The Fonterutoli was more voluptuous and sweet, and I suspect more savvy oenophiles than I might say it favors the international style--I think they put in 10 pct. cabernet. The Panaretta is 90-10 sangiovese/canaiolo, with a concession to the modern style in using some new oak, but old school in subtlety compared to the Fonterutoli. The 2001 Gambero Rosso gave it one glass (its counterpart, 3), and I either have a dumbkopf palate/nose, or cellaring muted the defects it noted ("notes of wet dog") into the earthiness I associate with old school Chiantis. I have a '99 still cellared but missed getting the '01s that the Wine Spec. apparently loved when they were around. cheers
re: maria lorraine
I wouldn't write off the 2002 vintage completely; while it was a challenging year, many great producers in Chianti and Brunello declassified their riservas and top bottlings and sold them simply as Chianti or Rosso di Montalcino. I've found many delicious examples from top tier producers. IMO, many of the 2003's are a bit "overstated" and not to my palate, though I am certainly looking forward to the 2004's and 2005's.
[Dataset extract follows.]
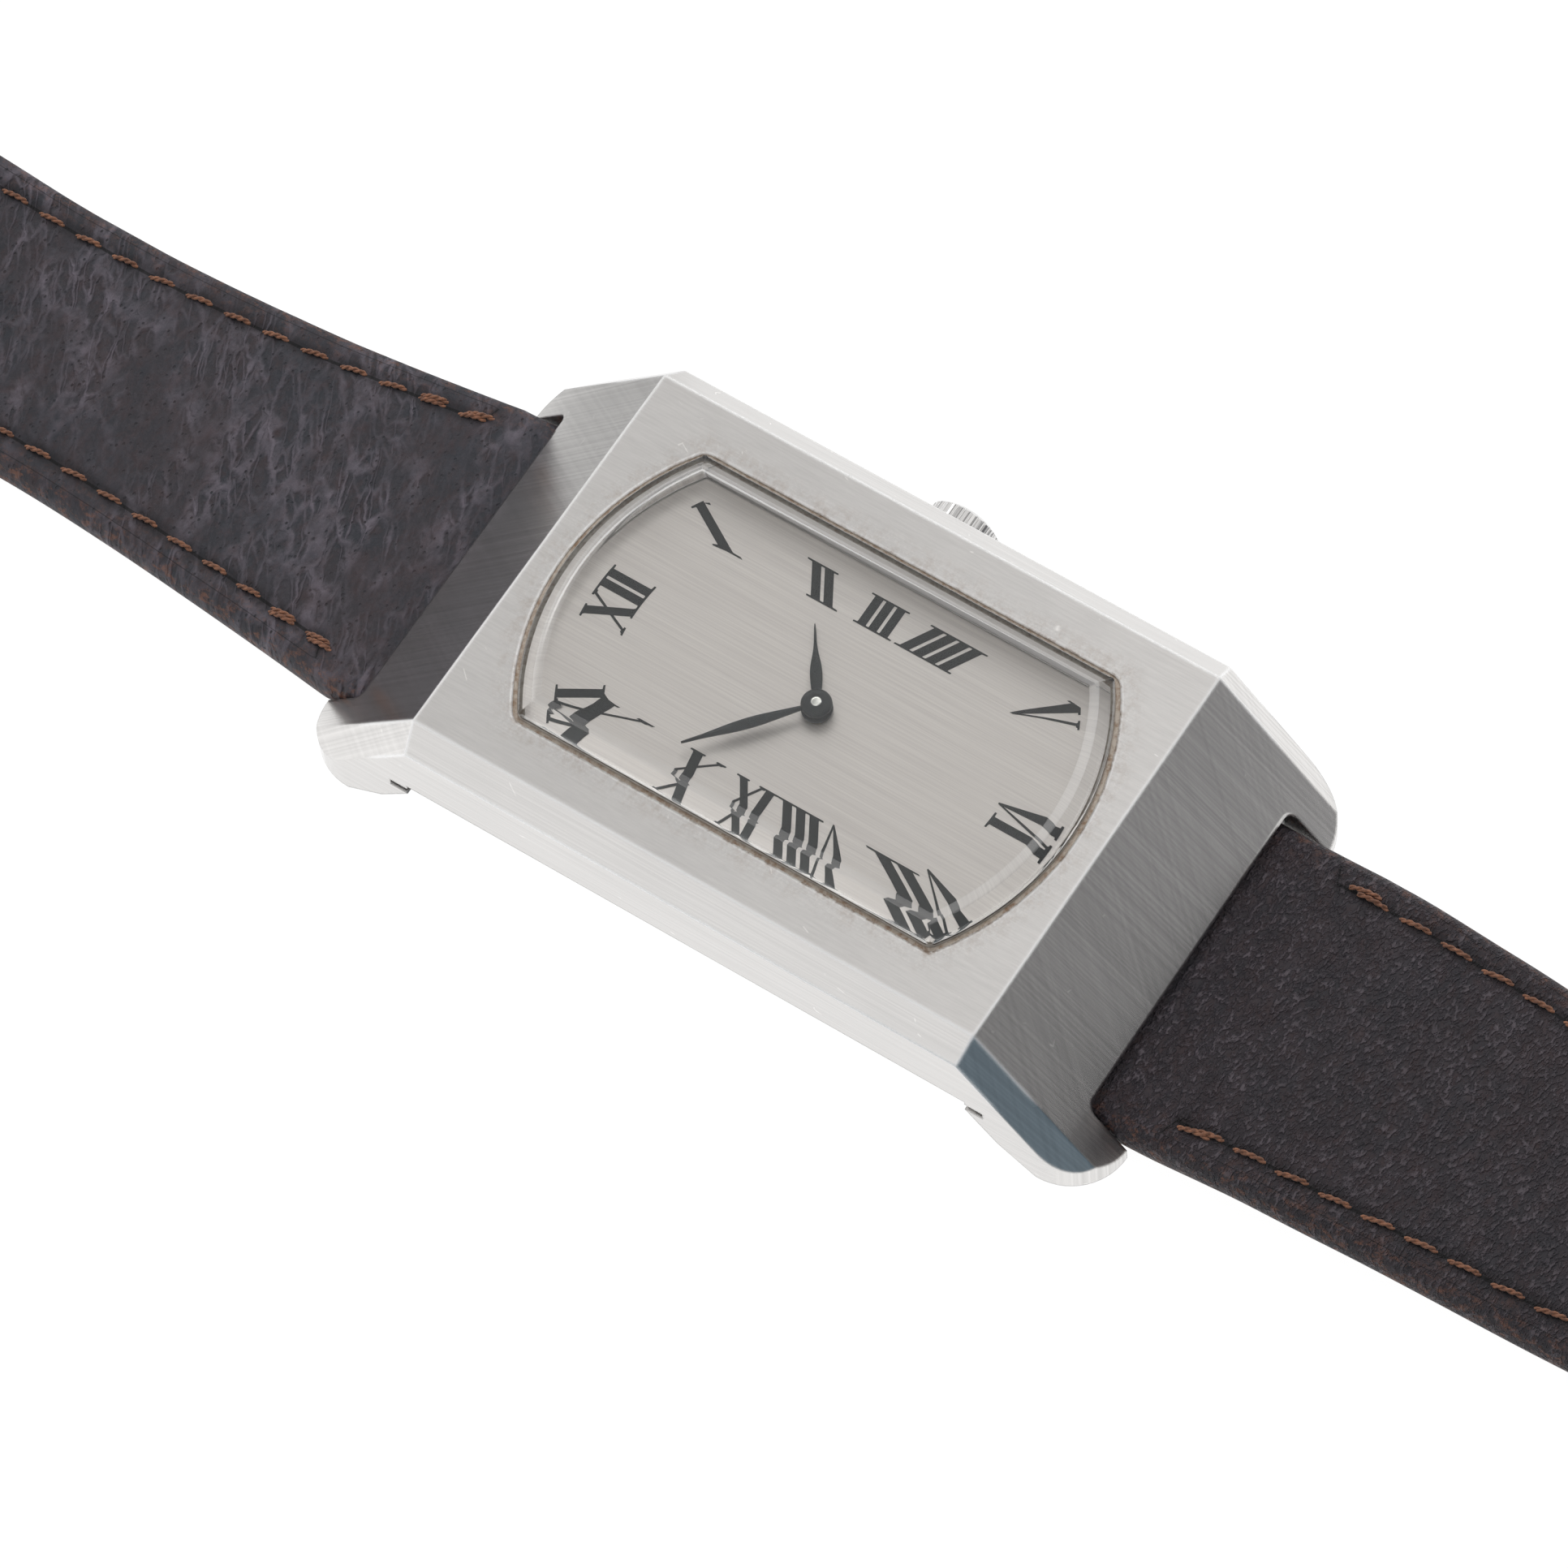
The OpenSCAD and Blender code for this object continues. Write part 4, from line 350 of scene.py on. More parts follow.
case_steel, shader, soft_edge = steel("case_ground_stainless_steel", CASE_TONE, 0.3, 0.24)
x, y, z = split(in_mm())
facing_x, facing_y, facing_z = split(wire("ShaderNodeTexCoord", output="Normal"))
on_slope = span(abs(facing_y), 0.25, 0.35)
on_top = span(facing_z, 0.97, 0.99)
on_chamfer = span(abs(facing_x), 0.5, 0.55) * span(abs(facing_y), 0.45, 0.5)
slope = grain((0.15, 90, 90), 1, 0.5, (0, 0, -6)) * 0.65 + grain((0.2, 60, 60), 1, 0.5, (0, 0, 38)) * 0.35
side = grain((0.12, 12, 0.12), 3, 0.6)
satin = grain((0.14, 2.2, 0.14), 4, 0.7)
lines = mix(on_top, mix(on_slope, side, slope), satin)
contrast = 0.05 + on_slope * 0.06
line_tone = 1 + span(lines, 0.34, 0.66, -1, 1) * contrast
scratches = span(cells(in_mm((2.6, 5, 2.6), (0, 0, 33)), "DISTANCE_TO_EDGE"), 0, 0.014, 1, 0)
scratches = scratches * span(grain(0.9, 1), 0.68, 0.72)
cloud = span(grain((5, 7, 5), 4, 0.6), 0.3, 0.7, 0.98, 1.02)
# Painted light: the top is painted lighter towards 6 o'clock and darker towards 12, as light falls off across it
painted_falloff = mix(on_top, 1.0, span(y, -18, 4, 1.07, 0.95))
tone = line_tone * cloud * painted_falloff * (1 + scratches * 0.35)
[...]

I have had great fortune with the Gabbiano Chiantis - a lineup of five, IIRC. Most are in your price range. That said, Chiantis show much better with food, than on their own. Now, I do sip a few glasses, as I work the stove, but it really shines when paired with an acetic sauce (tomato comes to mind first), and with hard, pungent IT cheeses. It is not "bad" on its own, just a bit "out-of-sorts," if you will.
Of the various wines from around the world, that I can think of, those of IT seem to cry out for food, more than any other. This is not a bad thing, just something that I have noted. I've had more than one distributor of IT wines, when given their place at food/wine tastings, have complained about not being closer to IT-styled food. I agree with them.
[EDIT] Sorry that I almost missed one of your questions:
Think anise, and tartness, when finding food pairings outside of IT. Something with acid and a hint of anise would pair well.